Why Employees Need a Digital Nudge: an interview with Hal Rosenbluth and Dr. Michael Musci

December 19, 2018

As a business leader, I have always known that people are a company’s most precious asset. Ensuring the happiness, health and well-being of employees is key to maintaining a great culture. Overeating, stress and sitting (aka the new smoking) are just some of the unhealthy behaviors that contribute to chronic disease and cost corporations billions of dollars in healthcare expenses and lost productivity. What’s worse is the effect these unhealthy behaviors have on employees and their families. Poor health can result in a loss of income, loss of enjoyment and premature death.

In an attempt to stop these losses, corporate health and wellness programs have grown to nearly an 8-billion-dollar industry. Unfortunately, a wellness program can mean anything from onsite biometric screenings to gym reimbursement.
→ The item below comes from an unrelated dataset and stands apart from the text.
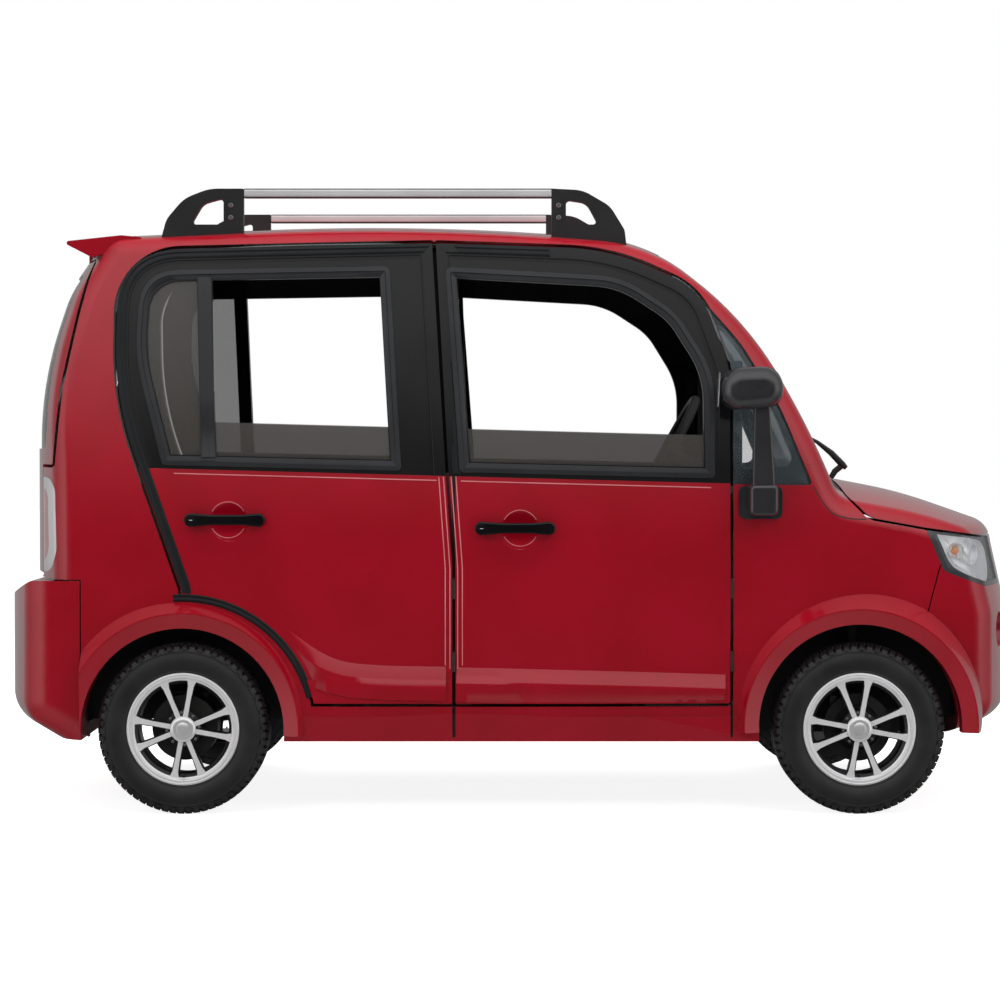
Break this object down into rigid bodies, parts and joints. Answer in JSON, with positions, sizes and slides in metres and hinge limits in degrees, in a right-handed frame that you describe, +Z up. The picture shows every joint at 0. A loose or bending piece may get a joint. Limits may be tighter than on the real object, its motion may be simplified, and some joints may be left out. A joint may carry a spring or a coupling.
{
  "type": "electric mobility car",
  "caption": "Compact upright electric mobility car with side doors, glazed cabin, roof rails and alloy wheels.",
  "frame": {"origin": "on the ground under the middle of the bounding box", "axes": "+X forwards, +Y to the left, +Z up"},
  "size_m": [2.72, 1.47, 1.628],
  "materials": {
    "alloy": "polished",
    "black_gloss": "gloss",
    "black_plastic": "satin",
    "case_grey": "satin",
    "dark_steel": "satin",
    "glass_clear": "gloss",
    "lamp_clear": "gloss",
    "lamp_red": "gloss",
    "red_paint": "gloss",
    "seat_cloth": "woven",
    "tyre_rubber": "matte"
  },
  "bodies": {
    "body": {"battery_pack": "case_grey", "body_side_left": "red_paint", "body_side_right": "red_paint", "cowl": "black_plastic", "dashboard": "black_plastic", "drive_motor": "case_grey", "fender_left": "red_paint", "fender_right": "red_paint", "floor_pan": "black_plastic", "fog_lamps": "lamp_clear", "front_bumper": "red_paint", "front_seats": "seat_cloth", "front_suspension": "dark_steel", "headlamp_housings": "black_plastic", "headlamps": "lamp_clear", "mirrors": "black_gloss", "quarter_glass": "glass_clear", "quarter_trim": "black_gloss", "rear_axle": "dark_steel", "rear_bumper": "red_paint", "rear_seat": "seat_cloth", "roof_panel": "red_paint", "roof_rails": "alloy", "tail_lamp_bezels": "alloy", "tail_lamps": "lamp_red", "wheel_liners": "black_plastic", "windscreen": "glass_clear", "wiper": "black_plastic"},
    "door_front_right": {"door_front_frame_right": "black_gloss", "door_front_glass_right": "glass_clear", "door_front_handle_right": "black_gloss", "door_front_panel_right": "red_paint"},
    "door_front_left": {"door_front_frame_left": "black_gloss", "door_front_glass_left": "glass_clear", "door_front_handle_left": "black_gloss", "door_front_panel_left": "red_paint"},
    "door_rear_right": {"door_rear_frame_right": "black_gloss", "door_rear_glass_right": "glass_clear", "door_rear_handle_right": "black_gloss", "door_rear_panel_right": "red_paint"},
    "door_rear_left": {"door_rear_frame_left": "black_gloss", "door_rear_glass_left": "glass_clear", "door_rear_handle_left": "black_gloss", "door_rear_panel_left": "red_paint"},
    "hood": {"hood": "red_paint"},
    "tailgate": {"tailgate": "red_paint", "tailgate_glass": "glass_clear"},
    "steering_wheel": {"steering_wheel": "black_plastic"},
    "knuckle_right": {"knuckle_right": "dark_steel"},
    "wheel_front_right": {"tyre_front_right": "tyre_rubber", "wheel_front_right": "alloy"},
    "wheel_rear_right": {"tyre_rear_right": "tyre_rubber", "wheel_rear_right": "alloy"},
    "knuckle_left": {"knuckle_left": "dark_steel"},
    "wheel_front_left": {"tyre_front_left": "tyre_rubber", "wheel_front_left": "alloy"},
    "wheel_rear_left": {"tyre_rear_left": "tyre_rubber", "wheel_rear_left": "alloy"}
  },
  "joints": [
    {"name": "door_front_right_hinge", "type": "hinge", "parent": "body", "child": "door_front_right", "pos_m": [0.572, -0.618, 0.56], "axis": [0, 0, 1], "range_deg": [0, 70]},
    {"name": "door_rear_right_hinge", "type": "hinge", "parent": "body", "child": "door_rear_right", "pos_m": [-0.146, -0.634, 0.56], "axis": [0, 0, 1], "range_deg": [0, 70]},
    {"name": "door_front_left_hinge", "type": "hinge", "parent": "body", "child": "door_front_left", "pos_m": [0.572, 0.618, 0.56], "axis": [0, 0, 1], "range_deg": [-70, 0]},
    {"name": "door_rear_left_hinge", "type": "hinge", "parent": "body", "child": "door_rear_left", "pos_m": [-0.146, 0.634, 0.56], "axis": [0, 0, 1], "range_deg": [-70, 0]},
    {"name": "hood_hinge", "type": "hinge", "parent": "body", "child": "hood", "pos_m": [0.876, 0, 0.8665], "axis": [0, 1, 0], "range_deg": [-50, 0]},
    {"name": "tailgate_hinge", "type": "hinge", "parent": "body", "child": "tailgate", "pos_m": [-1.165, 0, 1.444], "axis": [0, 1, 0], "range_deg": [0, 75]},
    {"name": "steering_wheel_turn", "type": "hinge", "parent": "body", "child": "steering_wheel", "pos_m": [0.452, 0.29, 0.925], "axis": [-0.8829, 0, 0.4695], "range_deg": [-450, 450]},
    {"name": "steer_right", "type": "hinge", "parent": "body", "child": "knuckle_right", "pos_m": [0.903, -0.485, 0.2215], "axis": [0, 0, 1], "range_deg": [-30, 30]},
    {"name": "wheel_front_right_spin", "type": "hinge", "parent": "knuckle_right", "child": "wheel_front_right", "pos_m": [0.903, -0.545, 0.2215], "axis": [0, 1, 0], "continuous": true},
    {"name": "wheel_rear_right_spin", "type": "hinge", "parent": "body", "child": "wheel_rear_right", "pos_m": [-0.847, -0.545, 0.2215], "axis": [0, 1, 0], "continuous": true},
    {"name": "steer_left", "type": "hinge", "parent": "body", "child": "knuckle_left", "pos_m": [0.903, 0.485, 0.2215], "axis": [0, 0, 1], "range_deg": [-30, 30]},
    {"name": "wheel_front_left_spin", "type": "hinge", "parent": "knuckle_left", "child": "wheel_front_left", "pos_m": [0.903, 0.545, 0.2215], "axis": [0, 1, 0], "continuous": true},
    {"name": "wheel_rear_left_spin", "type": "hinge", "parent": "body", "child": "wheel_rear_left", "pos_m": [-0.847, 0.545, 0.2215], "axis": [0, 1, 0], "continuous": true}
  ],
  "couplings": [
    {"joint": "steer_right", "follows": "steering_wheel_turn", "ratio": 0.0666},
    {"joint": "steer_left", "follows": "steering_wheel_turn", "ratio": 0.0666}
  ]
}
Corporate wellness programs often fail to address chronic conditions and they fail to serve the individuals who need them the most.

When it comes to wellness, one size does not fit all. When I launched New Ocean Health, I knew that our solution had to be personalized and make an impact on the ultimate common pathway to health and well-being, human behavior. I wanted to know how we can incentivize people to make every day healthy choices? What makes people choose the apple over the donut?

New Ocean’s Chief Medical Officer, Michael Musci says “Sometimes a nudge is all we need….” So, we created a digital nudge that would help people better manage their health. The concept of nudging is just one of the behavioral economics principles we believe can have a positive effect on health outcomes.

I recently spoke with Michael Musci about the ways New Ocean uses behavior science:

HR What do you think the first barrier to people engaging in wellness programs is?

MM: The first barrier is often the first step, the health assessment. We’ve created a completely redesigned health assessment, one that’s shorter and more engaging. Our assessment offers motivating feedback throughout and quite frankly, doesn’t judge people on the status of their health. Early results with some clients show that 84% of registrants complete our health assessment—the overwhelming majority in one sitting. This exceeds historically reported results from most traditional assessments. We learned that our ability to engage the user, that is to nudge the user to take the assessment in the first place and nudge them to keep going, has a direct effect on completion rates.

HR So many wellness programs and especially wearable devices have short term engagement. How does adding behavioral economics drive sustainable change?

MM: Change requires willingness. We used the 5 stages of the Transtheoretical Model of Change (TTM) to determine readiness to change. According to this model, the stages of change are:

1. Pre-contemplation – This is the stage before you know you have a problem. You might think about getting more exercise, but at this stage you’re thinking more about what a pain it would be to join a gym, not how good it would feel to be able to walk up the stairs easier.

2. Contemplation – This is the stage where you know you want to make a change, you plan on making a change, but you’re still not sure about it.

3. Preparation (Determination) – At this stage, you’re ready to move on something. You’re going to join a gym this month.

4. Action – At this stage you’ve taken action, you’ve joined the gym and plan to keep going to the gym twice a week.

5. Maintenance – In this stage, you’ve kept to your change for six months or more. People in this stage work to prevent relapse to earlier stages.

6. Termination – At this stage, you feel like you’ve made a permanent change. You have no desire to go back to the old ways. Since this stage is rarely reached, and people tend to stay in the maintenance stage, this stage is often not considered in health promotion programs.

Recognizing those stages allowed us to apply a few basic principles throughout our lifestyle and chronic condition programs to motivate engagement and help people reach their goals. Here are a few of the principles we’ve applied:

• Tracking: This is the idea that small, incremental, repeated behaviors create sustainable change. Programs and challenges encourage users to
repeat positive behaviors.
• Concrete Goals: Allow people to avoid cognitive dissonance and choose concrete goals such as an amount of time to exercise per day and
commit to them maximizes chance of success.
• Power of Peer Pressure: Turning the process into a game with leaderboards and social components really helps people stick with their goals.
• Reinforcement Scheduling: Early and easy wins establish trust and build confidence. These rewards can be as simple as getting a badge for
completing a week-long activity, or more complex, such as receiving money for completing an assessment.

HR How long does it take for a health program to have an impact?

MM: Every one’s journey is different. It’s the reason why wellness solutions must be personalized to fit the unique needs of each individual. Another essential component of our program is a Forgiveness principle. We allow a user a 3-day grace period to track goals. This adds flexibility and can make the difference in helping someone overcome a feeling of defeat.

HR What are some mistakes you see other programs making?

MM: Being judgmental, or shaming a user about lack of progress, will never increase success. At the end of the day, everyone wants to be healthier. No one sits around wishing they had more trouble breathing, or more aches and pains. So, encouragement, not shame, is the key to helping people reach their goals.